> _What the task requires_
The answer should be a single number: how many lines of the entries below hold the word "where".
## BEGIN
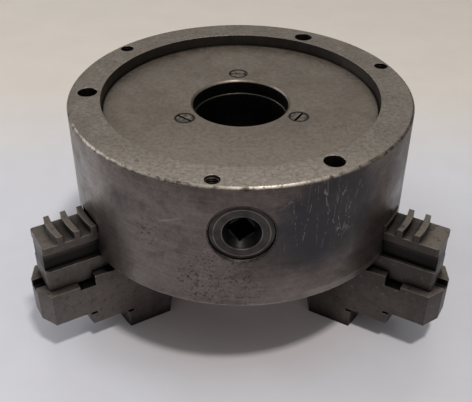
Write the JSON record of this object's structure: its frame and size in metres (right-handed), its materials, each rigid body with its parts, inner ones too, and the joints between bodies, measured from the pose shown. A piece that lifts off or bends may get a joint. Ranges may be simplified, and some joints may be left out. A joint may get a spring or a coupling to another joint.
{
  "type": "lathe chuck",
  "caption": "Three-jaw self-centring scroll lathe chuck with bevel pinions, two-piece stepped jaws, rear register and bolt circle.",
  "frame": {"origin": "centre of the rear register mouth, on the chuck axis, in the plane of the rear rim", "axes": "+Z along the chuck axis out of the rear register, towards the machine spindle; the first jaw slides along +Y"},
  "size_m": [0.2492, 0.2416, 0.1364],
  "materials": {
    "body_steel": "worn ground steel, brown-grey patina",
    "cover_steel": "satin ground steel with blotches",
    "jaw_steel": "dull hardened steel, olive-grey",
    "pinion_steel": "turned steel",
    "scroll_steel": "oiled machined steel",
    "screw_steel": "dark steel, worn slots"
  },
  "bodies": {
    "chuck": {"chuck_body": "body_steel", "back_cover": "cover_steel", "cover_screw_1": "screw_steel", "cover_screw_2": "screw_steel", "cover_screw_3": "screw_steel", "pinion_retainer_1": "screw_steel", "pinion_retainer_2": "screw_steel", "pinion_retainer_3": "screw_steel"},
    "scroll": {"scroll_plate": "scroll_steel"},
    "drive_pinion_1": {"pinion_1": "pinion_steel"},
    "drive_pinion_2": {"pinion_2": "pinion_steel"},
    "drive_pinion_3": {"pinion_3": "pinion_steel"},
    "jaw_1": {"master_jaw_1": "jaw_steel", "top_jaw_1": "jaw_steel", "jaw_screw_outer_1": "screw_steel", "jaw_screw_inner_1": "screw_steel"},
    "jaw_2": {"master_jaw_2": "jaw_steel", "top_jaw_2": "jaw_steel", "jaw_screw_outer_2": "screw_steel", "jaw_screw_inner_2": "screw_steel"},
    "jaw_3": {"master_jaw_3": "jaw_steel", "top_jaw_3": "jaw_steel", "jaw_screw_outer_3": "screw_steel", "jaw_screw_inner_3": "screw_steel"}
  },
  "joints": [
    {"name": "scroll_turn", "type": "hinge", "parent": "chuck", "child": "scroll", "pos_m": [0, 0, -0.05], "axis": [0, 0, 1], "range_deg": [-1728, 108]},
    {"name": "pinion_1_turn", "type": "hinge", "parent": "chuck", "child": "drive_pinion_1", "pos_m": [0.07794, 0.045, -0.029], "axis": [0.866, 0.5, 0], "range_deg": [-10369, 649]},
    {"name": "pinion_2_turn", "type": "hinge", "parent": "chuck", "child": "drive_pinion_2", "pos_m": [-0.07794, 0.045, -0.029], "axis": [-0.866, 0.5, 0], "range_deg": [-10369, 649]},
    {"name": "pinion_3_turn", "type": "hinge", "parent": "chuck", "child": "drive_pinion_3", "pos_m": [0, -0.09, -0.029], "axis": [0, -1, 0], "range_deg": [-10369, 649]},
    {"name": "jaw_1_slide", "type": "slide", "parent": "chuck", "child": "jaw_1", "axis": [0, 1, 0], "range_m": [-0.04801, 0.00301]},
    {"name": "jaw_2_slide", "type": "slide", "parent": "chuck", "child": "jaw_2", "axis": [-0.866, -0.5, 0], "range_m": [-0.04801, 0.00301]},
    {"name": "jaw_3_slide", "type": "slide", "parent": "chuck", "child": "jaw_3", "axis": [0.866, -0.5, 0], "range_m": [-0.04801, 0.00301]}
  ],
  "couplings": [
    {"joint": "pinion_1_turn", "follows": "scroll_turn", "ratio": 6},
    {"joint": "pinion_2_turn", "follows": "scroll_turn", "ratio": 6},
    {"joint": "pinion_3_turn", "follows": "scroll_turn", "ratio": 6},
    {"joint": "jaw_1_slide", "follows": "scroll_turn", "m_per_rad": 0.0015915},
    {"joint": "jaw_2_slide", "follows": "scroll_turn", "m_per_rad": 0.0015915},
    {"joint": "jaw_3_slide", "follows": "scroll_turn", "m_per_rad": 0.0015915}
  ]
}
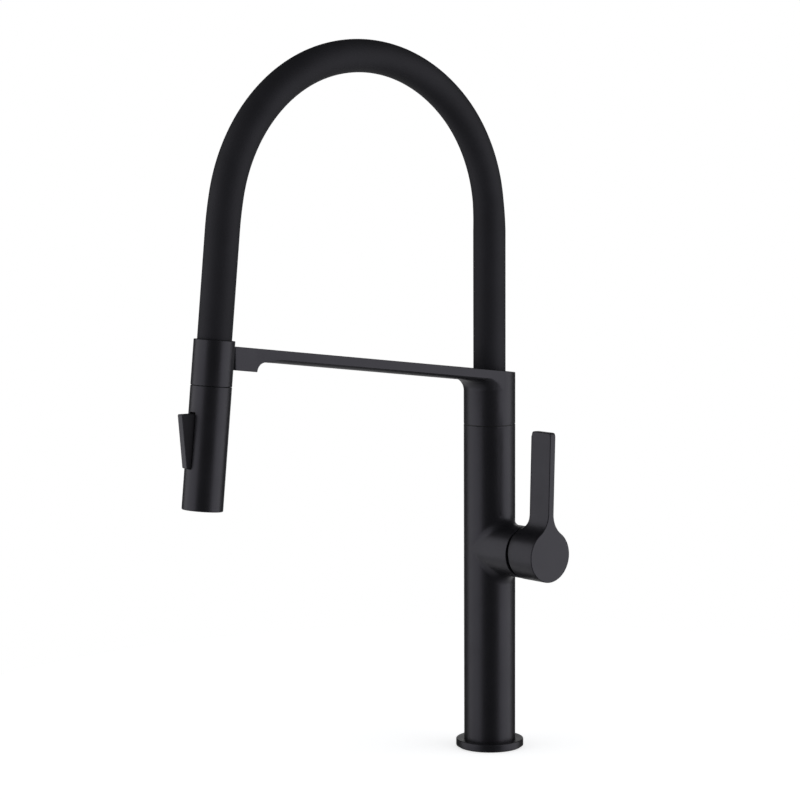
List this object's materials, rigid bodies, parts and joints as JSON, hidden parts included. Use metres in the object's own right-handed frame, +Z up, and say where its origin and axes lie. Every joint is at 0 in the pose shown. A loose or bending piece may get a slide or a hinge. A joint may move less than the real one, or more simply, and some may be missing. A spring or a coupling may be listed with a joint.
{
  "type": "pull-down kitchen faucet",
  "caption": "Matte black single-lever kitchen faucet with a silicone hose arching over a swivelling docking arm, and a magnetically docked pull-off wand with a side trigger.",
  "frame": {"origin": "column axis at the deck plane, centre of the shank thread's mouth", "axes": "+Z up along the column, -Y out along the spout arm, +X out along the lever's boss"},
  "size_m": [0.0901, 0.3049, 0.5206],
  "materials": {
    "black_metal": "matte powder coat, fine grained",
    "silicone": "smooth matte silicone",
    "rubber": "matte",
    "black_plastic": "matte",
    "slip_plastic": "smooth",
    "hose_plastic": "smooth",
    "brass": "machined",
    "copper": "drawn tube",
    "steel": "machined",
    "ceramic": "lapped ceramic",
    "pale_plastic": "moulded"
  },
  "bodies": {
    "stand": {"base_gasket": "rubber", "base_flange": "black_metal", "foot_insert": "brass", "column": "black_metal", "valve_block": "brass", "outlet_tube": "copper", "hot_port_seal": "rubber", "cold_port_seal": "rubber", "mixed_port_seal": "rubber", "cartridge_body": "pale_plastic", "fixed_disc": "ceramic", "cartridge_nut": "brass", "trim_ring": "black_metal", "swivel_spigot": "brass", "lower_spigot_seal": "rubber", "upper_spigot_seal": "rubber", "slip_ring": "slip_plastic"},
    "carrier": {"cartridge_carrier": "pale_plastic", "stem_pin": "steel"},
    "disc": {"moving_disc": "ceramic"},
    "lever": {"lever_stem": "steel", "lever": "black_metal", "lever_set_screw": "steel", "set_screw_plug": "black_plastic"},
    "spout": {"arm": "black_metal", "collar_set_screw": "steel", "dock_magnet": "steel", "riser_tube": "steel", "hose_nipple": "brass", "inner_hose": "hose_plastic", "hose_sleeve": "silicone"},
    "hose_end": {"docking_ring": "black_metal", "ring_keeper": "steel", "hose_ferrule": "steel", "swivel_nipple": "brass", "swivel_seal": "rubber"},
    "wand": {"swivel_nut": "brass", "wand_body": "black_metal", "wand_core": "pale_plastic", "nozzle_mat": "rubber", "spray_face": "black_plastic", "aerator": "pale_plastic", "trigger_pin": "steel"},
    "trigger": {"trigger": "black_plastic"},
    "diverter": {"diverter_plunger": "steel"}
  },
  "joints": [
    {"name": "lever_temperature", "type": "hinge", "parent": "stand", "child": "carrier", "pos_m": [0.024, 0, 0.1503], "axis": [1, 0, 0], "range_deg": [-45, 45]},
    {"name": "lever_flow", "type": "hinge", "parent": "carrier", "child": "lever", "pos_m": [0.024, 0, 0.1503], "axis": [0, 1, 0], "range_deg": [0, 10]},
    {"name": "disc_slide", "type": "slide", "parent": "carrier", "child": "disc", "axis": [0, 0, 1], "range_m": [0, 0.002]},
    {"name": "spout_swivel", "type": "hinge", "parent": "stand", "child": "spout", "pos_m": [0, 0, 0.2418], "axis": [0, 0, 1], "continuous": true},
    {"name": "sprayer_undock", "type": "slide", "parent": "spout", "child": "hose_end", "axis": [0, -0.9947, 0.1028], "range_m": [0, 0.04], "deforming": ["hose_sleeve", "inner_hose"]},
    {"name": "wand_swivel", "type": "hinge", "parent": "hose_end", "child": "wand", "pos_m": [0, -0.2503, 0.31768], "axis": [0, 0.1028, 0.9947], "continuous": true},
    {"name": "trigger_press", "type": "hinge", "parent": "wand", "child": "trigger", "pos_m": [0, -0.26942, 0.23481], "axis": [-1, 0, 0], "range_deg": [0, 8], "stiffness_Nm_per_rad": 0.6, "springref_deg": -5.73},
    {"name": "diverter_slide", "type": "slide", "parent": "wand", "child": "diverter", "axis": [0, 0.9947, -0.1028], "range_m": [0, 0.0033]}
  ],
  "couplings": [
    {"joint": "disc_slide", "follows": "lever_flow", "m_per_rad": 0.0112},
    {"joint": "diverter_slide", "follows": "trigger_press", "m_per_rad": 0.0232}
  ]
}
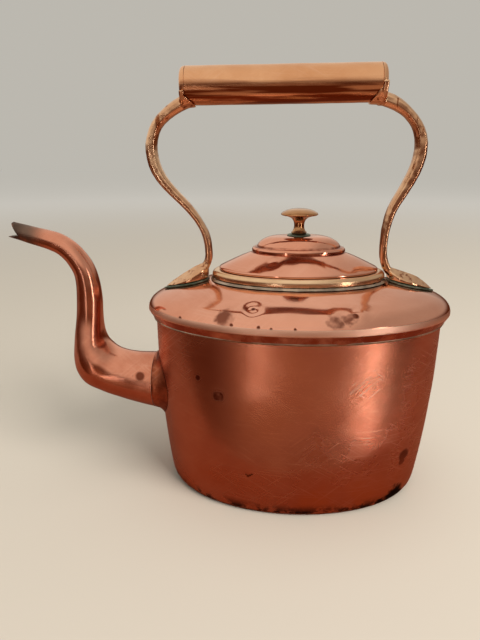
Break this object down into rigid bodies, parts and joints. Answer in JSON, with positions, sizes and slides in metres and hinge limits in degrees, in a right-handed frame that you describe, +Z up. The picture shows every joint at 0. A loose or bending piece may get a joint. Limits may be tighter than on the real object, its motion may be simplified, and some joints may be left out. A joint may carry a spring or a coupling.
{
  "type": "copper kettle",
  "caption": "Oval sheet-copper kettle with a swan-neck spout, a domed lift-off lid with a mushroom knob, and a fixed overhead brass handle with a tubular grip.",
  "frame": {"origin": "middle of the flat underside of the base, on the surface that the kettle stands on", "axes": "+Z up; -X towards the spout, so +X runs along the oval's length away from it; +Y the back; the handle lies in the XZ plane"},
  "size_m": [0.3068, 0.133, 0.2901],
  "materials": {
    "body_copper": null,
    "shoulder_copper": null,
    "base_copper": null,
    "spout_copper": null,
    "rivet_copper": null,
    "handle_brass": "hand-finished cast brass, worn facets and dark casting pits",
    "grip_brass": "rubbed coppery brass tube, rosy where it is held",
    "collar_brass": "polished yellow brass, tarnish in the corners",
    "knob_brass": "turned and polished yellow brass",
    "solder": null
  },
  "bodies": {
    "kettle": {"base_plate": "base_copper", "body_wall": "body_copper", "shoulder": "shoulder_copper", "seam_solder": "solder", "mouth_collar": "collar_brass", "collar_solder": "solder", "spout": "spout_copper", "spout_collar": "spout_copper", "grip_tube": "grip_brass", "grip_cap_left": "grip_brass", "grip_cap_right": "grip_brass", "upright_left": "handle_brass", "upright_right": "handle_brass", "foot_solder_left": "solder", "foot_solder_right": "solder", "foot_rivet_left_inner": "rivet_copper", "foot_rivet_left_outer": "rivet_copper", "foot_rivet_right_inner": "rivet_copper", "foot_rivet_right_outer": "rivet_copper"},
    "lid": {"lid_dome": "shoulder_copper", "lid_skirt": "base_copper", "knob_rosette": "solder", "knob": "knob_brass", "knob_burr": "knob_brass"}
  },
  "joints": [
    {"name": "lid_lift", "type": "slide", "parent": "kettle", "child": "lid", "axis": [0, 0, 1], "range_m": [0, 0.058]}
  ]
}
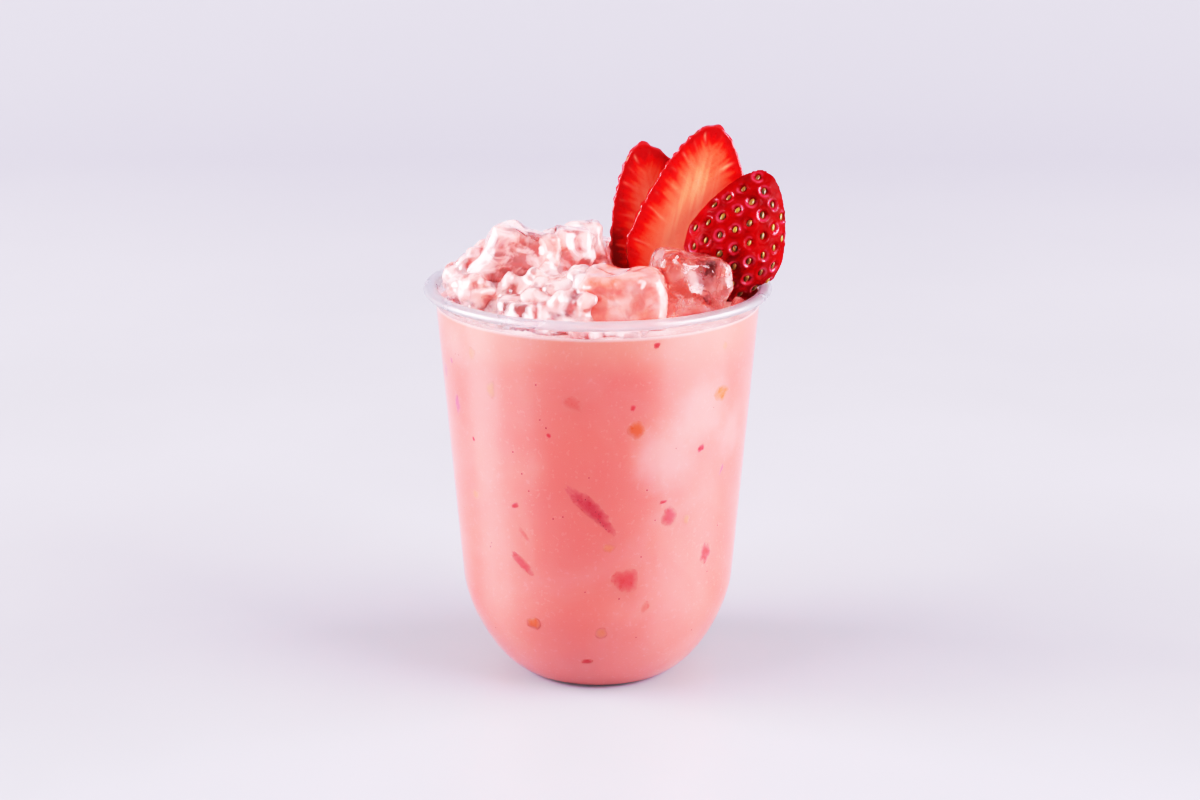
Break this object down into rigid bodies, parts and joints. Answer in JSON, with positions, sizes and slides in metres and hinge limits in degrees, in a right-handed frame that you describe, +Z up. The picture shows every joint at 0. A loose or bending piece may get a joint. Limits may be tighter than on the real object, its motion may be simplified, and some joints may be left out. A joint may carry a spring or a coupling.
{
  "type": "iced drink in a clear cup",
  "caption": "Clear rounded cup filled with pink strawberry milk tea, topped with a heap of ice and fanned strawberry slices.",
  "frame": {"origin": "centre of the cup's flat foot, on the surface it stands on", "axes": "+Z up along the cup's axis; -Y is the front, from which the strawberry slices stand at the right"},
  "size_m": [0.0986, 0.095, 0.152],
  "materials": {
    "clear_plastic": "clear, glossy",
    "milk_tea": "opaque pink milk drink",
    "milky_ice": "wet, milky pink ice",
    "strawberry_flesh": "wet cut fruit",
    "strawberry_skin": "wet, glossy fruit skin"
  },
  "bodies": {
    "root": {"cup": "clear_plastic", "drink": "milk_tea", "ice_front_right": "milky_ice", "ice_right": "milky_ice", "ice_tall": "milky_ice", "ice_left_low": "milky_ice", "ice_front_left": "milky_ice", "ice_front_middle": "milky_ice", "ice_middle": "milky_ice", "ice_back": "milky_ice", "ice_left_high": "milky_ice", "ice_back_left": "milky_ice", "ice_back_middle": "milky_ice", "ice_chip": "milky_ice", "strawberry_left": "strawberry_flesh", "strawberry_middle": "strawberry_flesh", "strawberry_right": "strawberry_skin"}
  },
  "joints": []
}
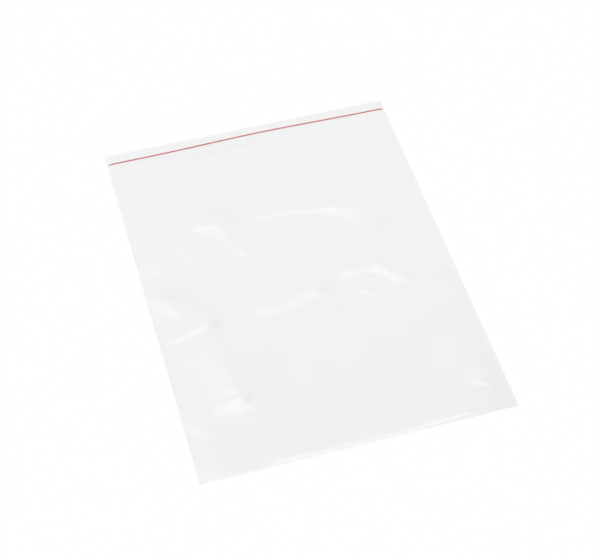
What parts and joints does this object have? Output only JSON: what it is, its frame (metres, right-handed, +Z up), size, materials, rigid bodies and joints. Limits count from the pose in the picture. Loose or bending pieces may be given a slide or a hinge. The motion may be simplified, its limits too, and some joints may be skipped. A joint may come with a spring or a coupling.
{
  "type": "zipper bag",
  "caption": "Flat, empty bag of clear film with side welds, a bottom fold and a pressed-shut zip whose rib shows as a thin red line.",
  "frame": {"origin": "centre of the underside's bounding rectangle, on the surface that the bag lies on", "axes": "+Z up through the front wall, +Y along the bag towards its mouth and zip, +X across it"},
  "size_m": [0.2294, 0.3082, 0.0033],
  "materials": {
    "clear_film": "clear, slightly hazy polyethylene film with a soft gloss",
    "red_rib": "red polyethylene seen through the clear film"
  },
  "bodies": {
    "root": {"film_bag": "clear_film", "zip_rib": "red_rib"}
  },
  "joints": []
}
## END
> _Exercise answer_
2